TASK TO CARRY OUT - Determine the number of lines containing the word "This". Reply with it and nothing else.

☆ ☆ ☆ ☆

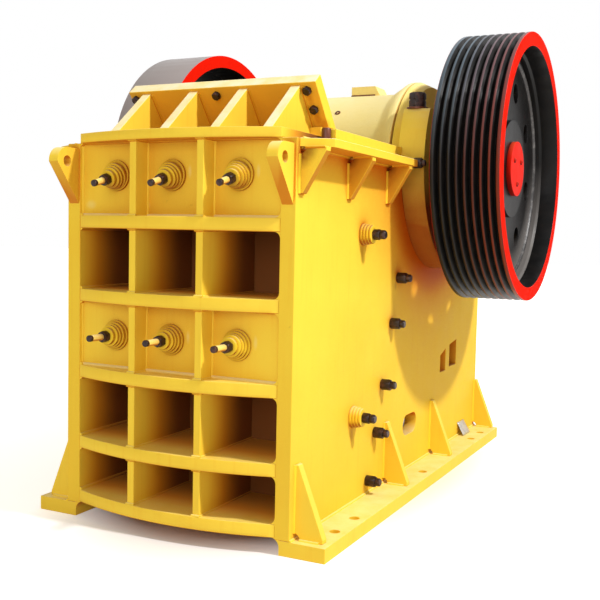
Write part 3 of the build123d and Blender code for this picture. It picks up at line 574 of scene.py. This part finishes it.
ear_nut = ringed([0.012, 0.018, 0.058, 0.063, 0.065, 0.070, 0.104, 0.112],
                 [0.052, 0.058, 0.058, 0.052, 0.052, 0.058, 0.058, 0.048], flats=0.102)
piece("cap_bolt_nuts", copies((ear_nut, ear_stands)), black_nut)
clamp = ringed([0.0, 0.104, 0.106, 0.110, 0.158, 0.164, 0.166, 0.185],
               [0.022, 0.022, 0.028, 0.034, 0.034, 0.028, 0.020, 0.018], flats=0.060)
piece("shelf_end_studs", copies((clamp, on_sides([(1.452, 2.186)], plate_out))), black_nut)


# Feed guard: a thick steel plate that leans out over the front wall, welded to four gussets
# Hexagon bolts come through it from behind and have wept rust down its dusty face at the right end. Beside
# each foot stands the rusty stub of a cut-off stay.
guard_lean = math.radians(39)
guard_out = (0, -math.cos(guard_lean), -math.sin(guard_lean))
high_row, low_row = (-1.2855, 2.513), (-1.2085, 2.418)
guard_heads = [(-0.60, *high_row), (-0.60, *low_row), (-0.02, *high_row), (0.577, *high_row),
               (0.585, *low_row)]
weeping = [((0.580, -1.252, 2.468), (0.028, 0.05, 0.075)), ((0.592, -1.165, 2.366), (0.034, 0.05, 0.085)),
           ((0.620, -1.145, 2.335), (0.05, 0.06, 0.045))]
# Near white dust on the guard's tops, which also paints their highlight
guard_enamel = enamel("yellow_enamel_on_feed_guard", yellow, orange_yellow, "#FEFAE0", stains=weeping,
                      stain_colour="#A8480C", stain_most=0.4, recess=0.1, deep="#E4A830", settle=1.9)
dress(["feed_guard_plate", "feed_guard_gussets"], guard_enamel, 4.0)
head = ringed([-0.002, 0.002, 0.020, 0.026], [0.024, 0.027, 0.027, 0.021], flats=0.048)
head_stands = [(place, guard_out) for place in guard_heads]
piece("feed_guard_bolts", copies((head, head_stands)), black_nut)
guard_welds = []
slope = np.array((0, -math.sin(guard_lean), math.cos(guard_lean)))
foot_line = np.array((0, front + 0.603, 2.320))
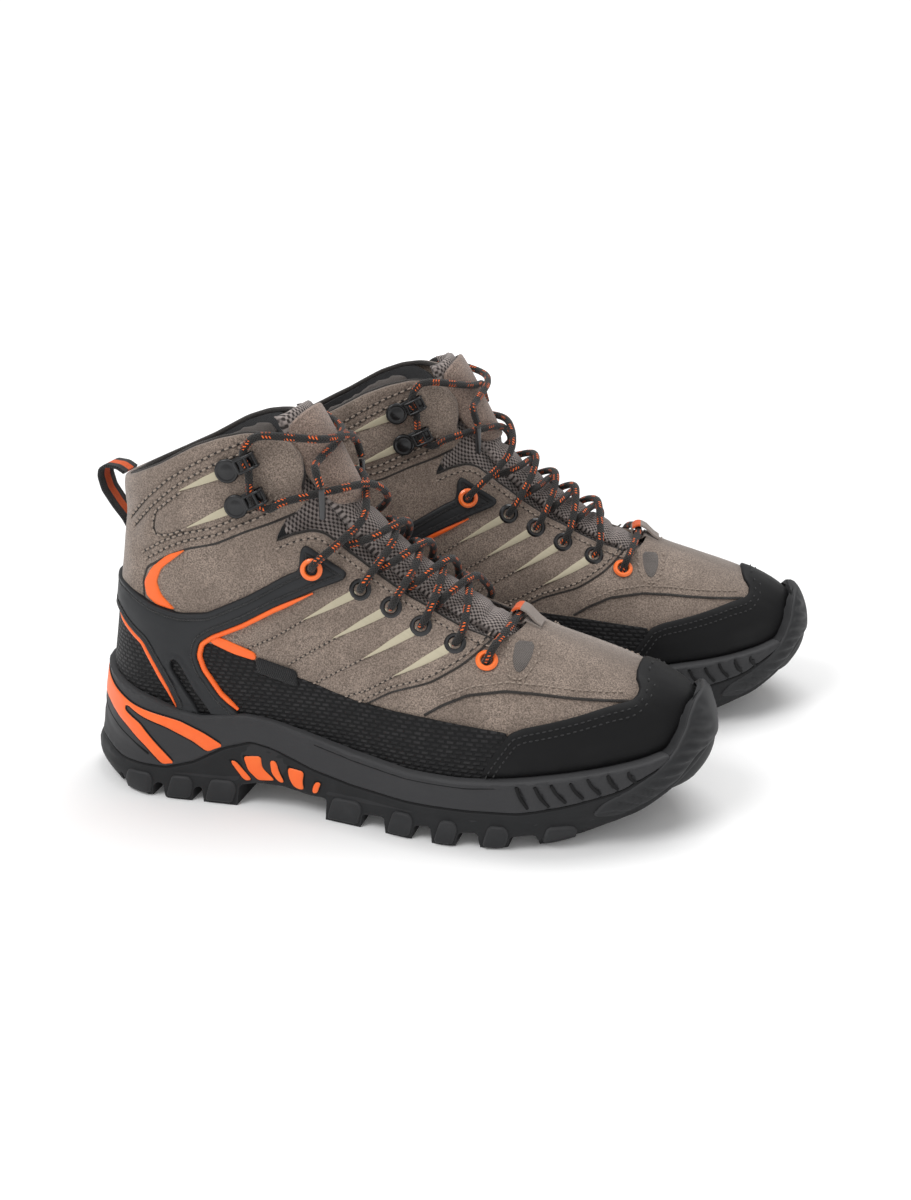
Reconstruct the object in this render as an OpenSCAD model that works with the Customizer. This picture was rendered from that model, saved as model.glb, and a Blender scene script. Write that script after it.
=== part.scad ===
// A pair of mid-height lace-up hiking boots, each an assembly of separate pieces.
// Every boot is drawn as a right boot in its own frame: X from the heel to the toe, Y towards the
// inner (medial) side, Z up, ground at Z 0, heel at X 0. The left boot is its mirror image.

/* [Boot] */
// Length of the outsole from heel to toe bumper
boot_length = 305; // [280:1:330]
// Depth of the tread lugs
lug_depth = 7; // [5:0.5:8]
// Thickness of the suede
suede_t = 1.8; // [1.2:0.1:2.2]
// Thickness of the tongue's padding
tongue_t = 6; // [4:0.5:7]
// Radius of the round lace
lace_r = 1.8; // [1.4:0.1:2]
// Radius of the hole in each eyelet
eyelet_hole_r = 2.8; // [2.4:0.1:3]

/* [Pair] */
// Distance between the two boots' centre lines
pair_spacing = 126; // [122:1:180]
// How far the left boot stands ahead of the right one
stagger = 43; // [0:1:50]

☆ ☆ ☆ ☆

THE RESULT - 2